Dr. Johann Loserth (1846-1936), Professor of History at the University of Graz, was the author of more than 100 studies on early Anabaptism including definitive scholarship on such diverse, central figures as Blaurock, Hubmaier, Hutter and Marpeck. Loserth is considered the founder of modern historical studies on the south-eastern regions of Anabaptism in Europe.

 

Summary:

Intense scrutiny, anti-Anabaptist mandates and persecution, both by the Habsburg government and the Catholic Church, developed in Tyrol at a more aggressive pace than elsewhere in Europe. After eradicating the first generation of leaders in the late 1520s, authorities viewed Hutter as the key leader of Anabaptism in that region and beyond, especially with the rise of settlements in Moravia. Financial incentives for spies, moles and informants were an exceptional feature of persecution tactics in Tyrol. Loserth also explains how nobles such as Helena von Freyberg and the Wolkenstein family were implicated in Tyrolean Anabaptism and how they were treated harshly by authorities. There is also a focus on the roles of the peasants in revolting against political and ecclesiastical authorities in different phases of reform in Tyrol. Loserth’s account covers the Philipites and Gabrielites alongside the Hutterites as the three main groups which developed out of that region and in Moravia.
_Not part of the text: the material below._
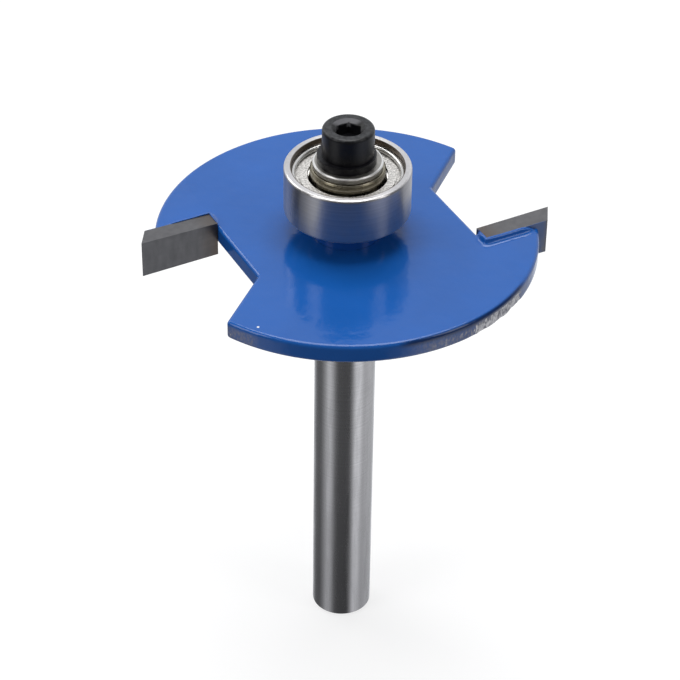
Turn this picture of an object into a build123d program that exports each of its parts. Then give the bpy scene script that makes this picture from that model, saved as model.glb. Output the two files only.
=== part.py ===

Based on 1,317 documents in the archival collection he inherited from the Austrian jurist, Josef von Beck, Anabaptism in Tyrol is divided into two parts. Part 1 summarizes the first decade of Tyrolean Anabaptism in detail, with a sympathetic assessment of Jacob Hutter’s role until his execution in 1536. Part 2 provides an overview of the subsequent nine decades of persecution, leadership challenges, social hardships and controversies among the various Anabaptist groups, most prominently the Hutterian Brethren. Anabaptism in Tyrol provides a complete translation of Loserth’s original German publication (1892-93), and the ‘Index of Names and Places’ offers a valuable reference for locating the sources and archival documents found in Beck’s collection, which will enable further research on the people and places at the origins of Tyrolean Anabaptism.

 

Excerpt: “Jakob Hutter… is credited with the great merit of reestablishing the order and discipline that had become lax among the Moravian Anabaptists, of having established, over against multiple special interests that had been gaining ground, a community life that had in many ways become breached, of having cleansed the church community of impure elements, and of having brought under control the abuses that elsewhere caused communities to break up.”